The letter of credit was issued on March 16, 1995, and later was amended twice to increase the funds available to Marsala. The agreement required Marsala to submit documentation containing, among other things, a signed statement that an unpaid balance existed, invoices, the original ocean bill of lading, and copies of the truckers' bills of lading.

Upon receiving the letter of credit, Comerica's bank, as an advising bank, sent an Advice of Credit to Marsala containing the following information:

Please check the credit terms carefully. If you are unable to comply with the terms and conditions of the credit, please communicate with applicant directly to arrange for an amendment [to the letter of credit].

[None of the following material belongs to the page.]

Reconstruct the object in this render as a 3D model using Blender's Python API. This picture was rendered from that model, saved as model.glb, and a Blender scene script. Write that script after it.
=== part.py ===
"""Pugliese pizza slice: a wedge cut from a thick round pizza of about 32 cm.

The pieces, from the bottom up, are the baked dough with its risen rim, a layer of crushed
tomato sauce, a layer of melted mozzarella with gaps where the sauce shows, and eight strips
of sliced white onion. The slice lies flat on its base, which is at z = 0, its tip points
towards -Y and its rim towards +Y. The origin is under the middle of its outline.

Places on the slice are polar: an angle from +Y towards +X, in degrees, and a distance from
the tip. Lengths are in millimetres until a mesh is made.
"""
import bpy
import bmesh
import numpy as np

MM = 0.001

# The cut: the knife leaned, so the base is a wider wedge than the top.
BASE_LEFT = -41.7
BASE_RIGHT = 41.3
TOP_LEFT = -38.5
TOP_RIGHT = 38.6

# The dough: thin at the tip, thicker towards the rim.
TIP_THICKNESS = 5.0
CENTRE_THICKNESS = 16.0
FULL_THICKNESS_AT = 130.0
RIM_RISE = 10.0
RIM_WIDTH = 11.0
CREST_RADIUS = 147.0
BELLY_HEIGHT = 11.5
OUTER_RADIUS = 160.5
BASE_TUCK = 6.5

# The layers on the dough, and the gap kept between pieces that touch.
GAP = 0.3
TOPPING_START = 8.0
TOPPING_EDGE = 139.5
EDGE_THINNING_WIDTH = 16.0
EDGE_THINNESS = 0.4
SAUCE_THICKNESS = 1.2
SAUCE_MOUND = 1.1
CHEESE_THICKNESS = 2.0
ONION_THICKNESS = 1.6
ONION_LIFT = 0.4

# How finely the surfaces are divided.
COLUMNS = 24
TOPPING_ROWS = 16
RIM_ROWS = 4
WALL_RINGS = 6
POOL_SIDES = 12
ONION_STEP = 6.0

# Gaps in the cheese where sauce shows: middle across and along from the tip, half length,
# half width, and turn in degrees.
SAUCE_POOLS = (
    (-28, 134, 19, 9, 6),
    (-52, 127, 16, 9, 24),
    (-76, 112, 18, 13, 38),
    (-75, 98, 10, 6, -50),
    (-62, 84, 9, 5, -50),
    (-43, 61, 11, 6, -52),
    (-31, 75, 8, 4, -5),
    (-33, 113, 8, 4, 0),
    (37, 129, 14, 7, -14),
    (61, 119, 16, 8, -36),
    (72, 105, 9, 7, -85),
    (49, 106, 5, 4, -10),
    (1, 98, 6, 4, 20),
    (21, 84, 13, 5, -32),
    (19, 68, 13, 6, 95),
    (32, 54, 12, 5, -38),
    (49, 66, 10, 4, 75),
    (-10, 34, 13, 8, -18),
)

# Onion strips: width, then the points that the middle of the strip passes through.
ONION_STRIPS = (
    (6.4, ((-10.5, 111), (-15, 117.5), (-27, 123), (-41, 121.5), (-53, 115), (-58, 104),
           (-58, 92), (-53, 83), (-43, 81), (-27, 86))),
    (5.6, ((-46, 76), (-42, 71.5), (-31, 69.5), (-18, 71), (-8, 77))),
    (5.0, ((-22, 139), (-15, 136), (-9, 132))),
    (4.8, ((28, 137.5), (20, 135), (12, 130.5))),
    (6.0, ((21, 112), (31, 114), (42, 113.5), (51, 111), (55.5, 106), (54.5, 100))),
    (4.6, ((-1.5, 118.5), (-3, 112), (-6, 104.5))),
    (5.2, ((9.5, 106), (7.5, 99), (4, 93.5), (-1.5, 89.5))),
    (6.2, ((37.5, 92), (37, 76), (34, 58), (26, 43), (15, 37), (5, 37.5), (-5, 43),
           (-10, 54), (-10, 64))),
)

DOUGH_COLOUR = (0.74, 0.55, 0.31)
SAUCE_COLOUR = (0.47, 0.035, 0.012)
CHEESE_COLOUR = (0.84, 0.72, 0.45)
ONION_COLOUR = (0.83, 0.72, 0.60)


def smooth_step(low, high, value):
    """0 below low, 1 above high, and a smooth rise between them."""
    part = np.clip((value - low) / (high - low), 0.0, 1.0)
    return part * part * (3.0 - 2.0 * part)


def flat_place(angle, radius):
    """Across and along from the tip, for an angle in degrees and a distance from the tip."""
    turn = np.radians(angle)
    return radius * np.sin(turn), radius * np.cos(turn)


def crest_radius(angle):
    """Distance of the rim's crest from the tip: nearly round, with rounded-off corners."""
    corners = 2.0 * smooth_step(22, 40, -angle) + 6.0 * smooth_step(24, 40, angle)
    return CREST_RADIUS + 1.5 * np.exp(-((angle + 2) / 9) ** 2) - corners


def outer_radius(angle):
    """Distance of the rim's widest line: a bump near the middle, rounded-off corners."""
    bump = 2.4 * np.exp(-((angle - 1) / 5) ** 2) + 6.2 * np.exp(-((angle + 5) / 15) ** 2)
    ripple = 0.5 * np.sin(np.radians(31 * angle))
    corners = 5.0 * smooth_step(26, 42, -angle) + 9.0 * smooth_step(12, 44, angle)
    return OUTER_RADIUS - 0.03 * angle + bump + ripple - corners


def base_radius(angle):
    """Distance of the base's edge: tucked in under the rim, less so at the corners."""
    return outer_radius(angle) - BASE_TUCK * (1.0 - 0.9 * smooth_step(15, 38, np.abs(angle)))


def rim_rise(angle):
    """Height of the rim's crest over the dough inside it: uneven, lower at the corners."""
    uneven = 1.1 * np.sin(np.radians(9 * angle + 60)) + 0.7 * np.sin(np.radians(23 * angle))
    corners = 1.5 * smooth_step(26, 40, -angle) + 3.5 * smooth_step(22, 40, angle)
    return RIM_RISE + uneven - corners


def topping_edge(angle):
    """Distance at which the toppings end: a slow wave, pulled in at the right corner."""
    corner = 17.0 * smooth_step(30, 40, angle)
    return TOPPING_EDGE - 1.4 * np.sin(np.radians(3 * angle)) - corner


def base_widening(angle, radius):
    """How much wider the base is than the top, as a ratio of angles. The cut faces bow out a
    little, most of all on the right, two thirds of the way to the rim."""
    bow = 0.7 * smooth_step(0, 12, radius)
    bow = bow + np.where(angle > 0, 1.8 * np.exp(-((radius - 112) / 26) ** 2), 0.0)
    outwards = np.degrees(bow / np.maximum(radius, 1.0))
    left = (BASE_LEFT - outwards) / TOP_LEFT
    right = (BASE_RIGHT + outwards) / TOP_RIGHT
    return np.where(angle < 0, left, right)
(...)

Marsala, knowing its documents were non-conforming under the terms of the letter of credit, requested that Barracuda apply to Comerica for an amendment to those terms waiving the submission of certain documents. Barracuda submitted such request and Comerica agreed to an amendment to the letter of credit changing some of the documentation requirements.

Marsala then submitted its draw request for funds available under the letter of credit with documents to Comerica on a "collection basis," meaning that Marsala knew the documents presented did not meet the terms of the letter of credit but that they were submitted pending a request that Comerica ask Barracuda to waive the discrepancies and authorize payment.

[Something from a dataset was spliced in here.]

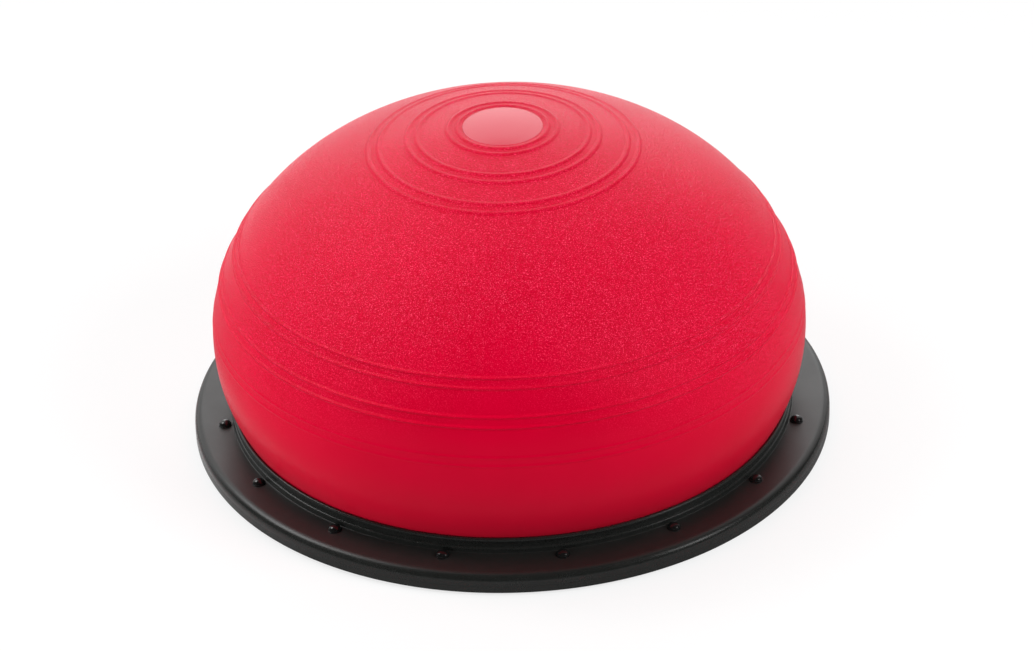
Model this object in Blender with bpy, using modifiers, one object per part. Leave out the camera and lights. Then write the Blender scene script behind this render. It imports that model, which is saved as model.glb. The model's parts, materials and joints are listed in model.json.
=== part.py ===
# Trampoline balance ball: a hollow ribbed ball clamped to a round platform.
# Metres, +Z up. The origin is the centre of the circle that its foot pads stand on.
import math

import bmesh
import bpy
from mathutils import Matrix

# Clearances, wherever two pieces meet or nearly meet
GAP = 0.0003
NECK_GAP = 0.0006

# Steps in which the round pieces are turned, and what counts as a sharp edge on them
STEPS_LARGE = 48
STEPS_DISC = 32
STEPS_VALVE = 32
STEPS_PAD = 24
STEPS_RIVET = 12
MERGE_DISTANCE = 0.00001
SHARP_ANGLE = 35

# Foot pads
PAD_COUNT = 8
PAD_RADIUS = 0.018
PAD_INSET = 0.055
PAD_PROUD = 0.002
PAD_POCKET_DEPTH = 0.0015
PAD_EDGE = 0.0007

# Platform
BASE_THICKNESS = 0.006
BASE_LIP = 0.0004
BASE_EDGE_TOP = 0.0004
BASE_EDGE_BOTTOM = 0.001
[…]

Accordingly, after receiving Marsala's draw request, Comerica contacted Barracuda to ask if the discrepancies would be waived. Barracuda's initial response was that it would try to reach an agreement with Marsala concerning payment but that it did not waive the discrepancies.

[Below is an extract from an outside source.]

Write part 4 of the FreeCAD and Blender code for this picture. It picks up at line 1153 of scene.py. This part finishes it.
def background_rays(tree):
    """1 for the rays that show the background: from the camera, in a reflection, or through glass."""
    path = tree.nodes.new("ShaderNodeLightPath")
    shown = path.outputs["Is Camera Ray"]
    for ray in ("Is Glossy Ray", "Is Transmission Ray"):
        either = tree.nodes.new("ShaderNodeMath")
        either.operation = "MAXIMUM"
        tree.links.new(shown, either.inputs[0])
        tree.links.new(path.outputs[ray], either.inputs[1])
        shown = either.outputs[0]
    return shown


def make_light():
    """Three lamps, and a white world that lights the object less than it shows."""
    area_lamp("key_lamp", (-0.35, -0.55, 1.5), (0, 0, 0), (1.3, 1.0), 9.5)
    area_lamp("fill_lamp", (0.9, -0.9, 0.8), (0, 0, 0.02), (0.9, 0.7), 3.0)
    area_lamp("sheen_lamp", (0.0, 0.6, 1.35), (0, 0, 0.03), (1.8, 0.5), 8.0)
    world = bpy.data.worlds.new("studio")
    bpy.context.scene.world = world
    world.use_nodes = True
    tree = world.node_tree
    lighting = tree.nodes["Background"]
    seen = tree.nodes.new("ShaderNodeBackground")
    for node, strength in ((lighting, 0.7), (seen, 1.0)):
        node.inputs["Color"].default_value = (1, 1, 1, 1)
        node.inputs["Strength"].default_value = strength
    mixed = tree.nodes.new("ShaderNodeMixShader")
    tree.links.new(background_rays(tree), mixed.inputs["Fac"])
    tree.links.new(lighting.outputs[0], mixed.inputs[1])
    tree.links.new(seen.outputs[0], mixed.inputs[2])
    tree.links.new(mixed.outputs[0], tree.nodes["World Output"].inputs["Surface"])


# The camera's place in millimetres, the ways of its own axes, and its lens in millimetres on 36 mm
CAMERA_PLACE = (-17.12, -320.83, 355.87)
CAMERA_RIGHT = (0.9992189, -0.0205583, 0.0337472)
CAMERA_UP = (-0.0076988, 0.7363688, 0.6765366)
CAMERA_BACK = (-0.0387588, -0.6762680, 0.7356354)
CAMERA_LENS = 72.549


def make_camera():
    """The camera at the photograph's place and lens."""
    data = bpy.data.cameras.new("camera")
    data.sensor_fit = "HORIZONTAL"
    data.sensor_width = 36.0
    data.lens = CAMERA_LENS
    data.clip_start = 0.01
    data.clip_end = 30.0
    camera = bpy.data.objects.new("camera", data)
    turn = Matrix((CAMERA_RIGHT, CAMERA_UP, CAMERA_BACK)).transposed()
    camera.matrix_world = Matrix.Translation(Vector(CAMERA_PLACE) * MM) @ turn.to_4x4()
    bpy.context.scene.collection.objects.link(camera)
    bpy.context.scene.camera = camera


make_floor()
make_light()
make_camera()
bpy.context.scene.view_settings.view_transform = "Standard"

Marsala prepared a set of revised documents to make a second request for payment under the letter of credit. Before Comerica received the second set of documents, Barracuda sent a faxed message to Comerica stating: "F.Y.I. we have agreed, if this letter gets signed, we will waive all discrepancies — please be on the look out [sic] for this document." That fax was accompanied by a blank copy of the letter that Barracuda desired Marsala to sign.

Thereafter, Comerica received from Marsala a signed copy of the letter that had accompanied the fax, and it then contacted Barracuda again to ask if it waived the discrepancies in the previously submitted documents. However, Barracuda refused to waive the discrepancies and instructed Comerica not to issue payment under any terms other than those contained in the letter of credit. On the basis of this instruction, Comerica refused payment to Marsala. Before Marsala could submit conforming documents, the letter of credit expired.

Marsala filed suit against Comerica claiming that Barracuda had waived the discrepancies in the required documents and that Comerica had been obliged to pay Marsala once it received the letter signed by Marsala. Comerica argued that Barracuda's letter merely evidenced Barracuda's future intent to waive the discrepancies after Marsala had signed and submitted that document.

Following a trial to the court, the trial court determined that the letter from Barracuda to Comerica constituted a waiver of the discrepancies in the documents submitted by Marsala upon Marsala's signing the document and ordered Comerica to pay the full amount available under the letter of credit.

I.

Comerica contends that its refusal to pay Marsala was proper because Barracuda did not waive the discrepancies in the required documents. Comerica argues that Barracuda's letter was merely an expression of its future willingness to waive discrepancies after the document was signed and submitted by Marsala. Because Barracuda expressly did not waive the discrepancies after the letter was submitted, Comerica asserts that it was obliged under the UCP to refuse payment.

Marsala argues to the contrary, asserting that once it signed the letter and submitted it to Comerica, Barracuda's waiver of the other documents' discrepancies became effective and Comerica was estopped from seeking further instructions from Barracuda or refusing to issue payment under the terms of the letter of credit. We agree with Marsala.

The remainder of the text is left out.